(Dataset entries)
* start *

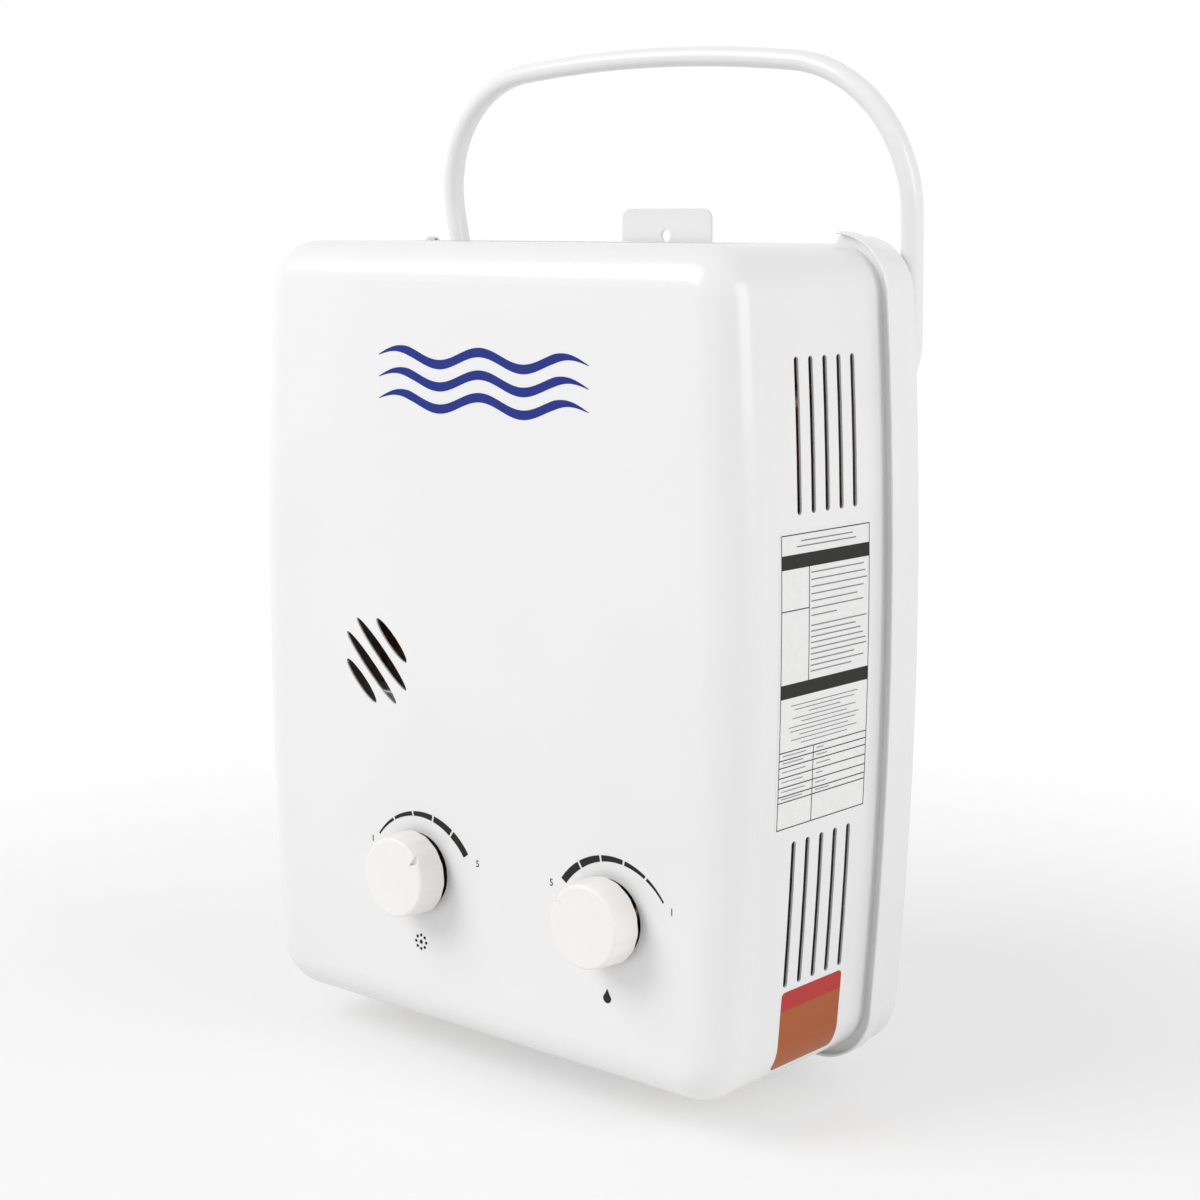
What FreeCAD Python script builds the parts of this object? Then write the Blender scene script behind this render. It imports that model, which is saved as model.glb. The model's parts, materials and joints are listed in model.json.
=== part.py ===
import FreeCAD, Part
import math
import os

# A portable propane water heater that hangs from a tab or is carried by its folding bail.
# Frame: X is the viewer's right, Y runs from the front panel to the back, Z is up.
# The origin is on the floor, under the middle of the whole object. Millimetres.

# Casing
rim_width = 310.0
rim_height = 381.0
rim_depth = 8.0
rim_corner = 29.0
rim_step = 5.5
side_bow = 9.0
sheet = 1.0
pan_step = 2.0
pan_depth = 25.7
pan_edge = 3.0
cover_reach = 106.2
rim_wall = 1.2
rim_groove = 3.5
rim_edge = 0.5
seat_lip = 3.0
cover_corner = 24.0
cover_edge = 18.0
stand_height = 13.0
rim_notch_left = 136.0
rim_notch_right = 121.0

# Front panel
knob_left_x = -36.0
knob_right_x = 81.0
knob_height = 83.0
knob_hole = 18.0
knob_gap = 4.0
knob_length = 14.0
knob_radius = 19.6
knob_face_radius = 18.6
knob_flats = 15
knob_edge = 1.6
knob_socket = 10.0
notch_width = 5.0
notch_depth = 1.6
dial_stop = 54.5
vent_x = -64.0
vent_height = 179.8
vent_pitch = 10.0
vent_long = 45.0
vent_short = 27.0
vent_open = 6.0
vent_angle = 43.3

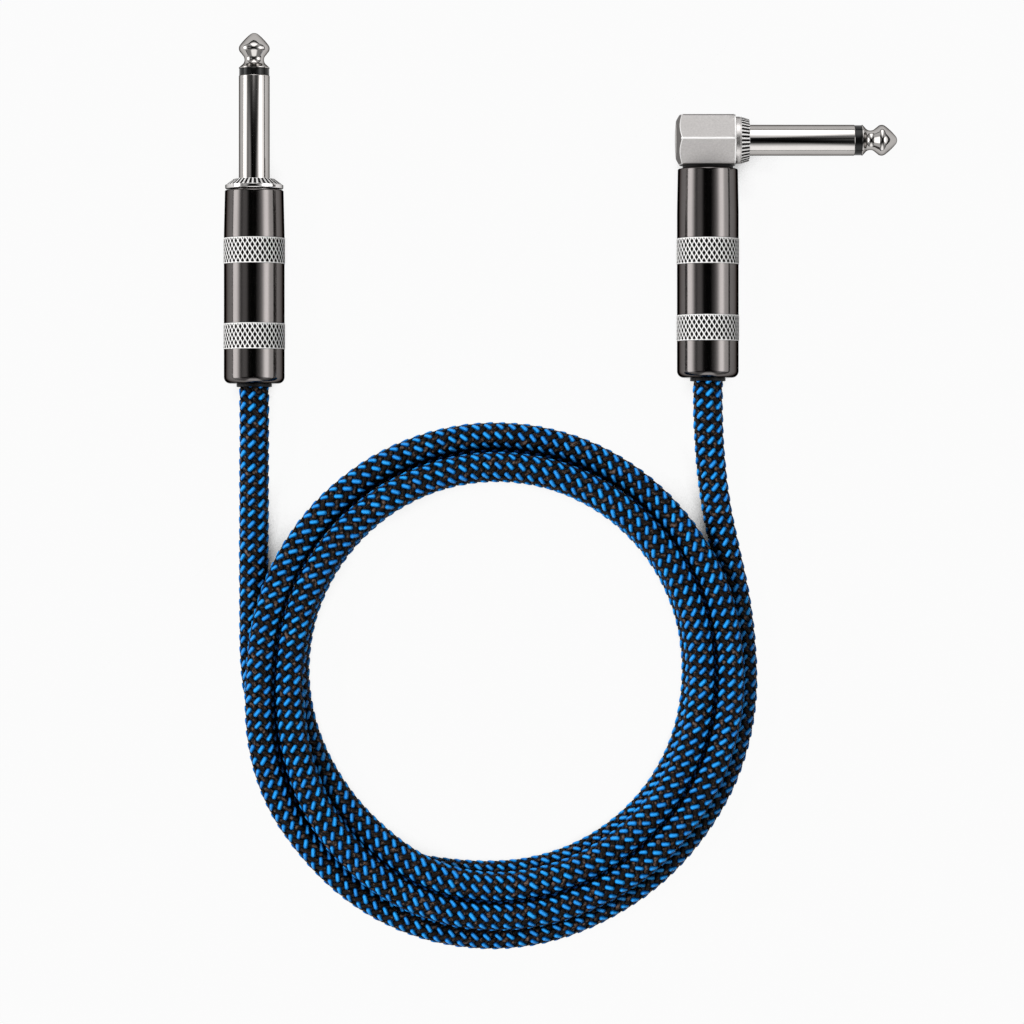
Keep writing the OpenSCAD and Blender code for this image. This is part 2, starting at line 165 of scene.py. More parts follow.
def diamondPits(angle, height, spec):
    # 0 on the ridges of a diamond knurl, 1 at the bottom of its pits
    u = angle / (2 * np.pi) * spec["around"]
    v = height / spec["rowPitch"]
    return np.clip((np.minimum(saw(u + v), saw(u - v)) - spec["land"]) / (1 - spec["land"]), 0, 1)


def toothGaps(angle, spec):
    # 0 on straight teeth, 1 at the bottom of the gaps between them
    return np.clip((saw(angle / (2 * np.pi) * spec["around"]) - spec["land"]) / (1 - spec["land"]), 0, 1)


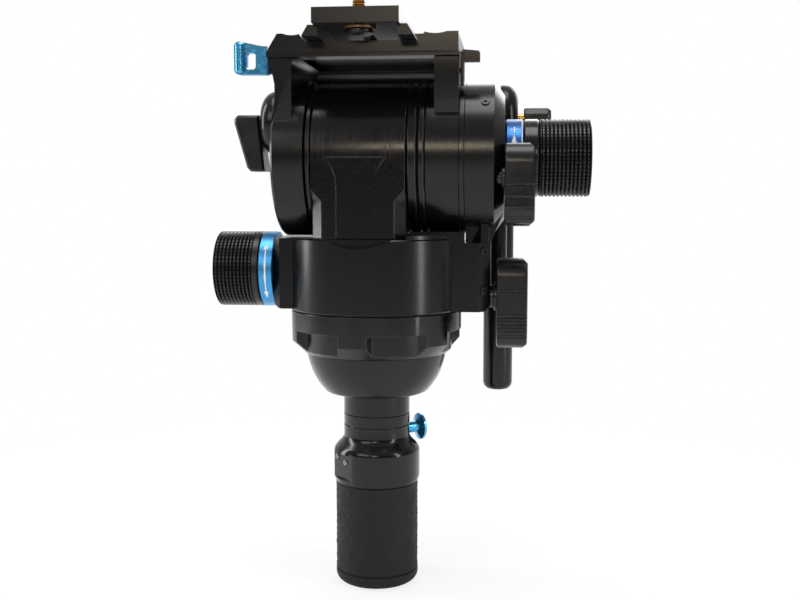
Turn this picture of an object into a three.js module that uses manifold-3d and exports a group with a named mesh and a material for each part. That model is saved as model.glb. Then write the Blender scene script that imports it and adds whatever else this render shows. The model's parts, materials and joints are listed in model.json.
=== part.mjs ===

* end *

*What is required:*
Take the lines above from the one holding "Turn this picture" to the last and output them exactly.

*Answer to the exercise:*
Turn this picture of an object into a three.js module that uses manifold-3d and exports a group with a named mesh and a material for each part. That model is saved as model.glb. Then write the Blender scene script that imports it and adds whatever else this render shows. The model's parts, materials and joints are listed in model.json.
=== part.mjs ===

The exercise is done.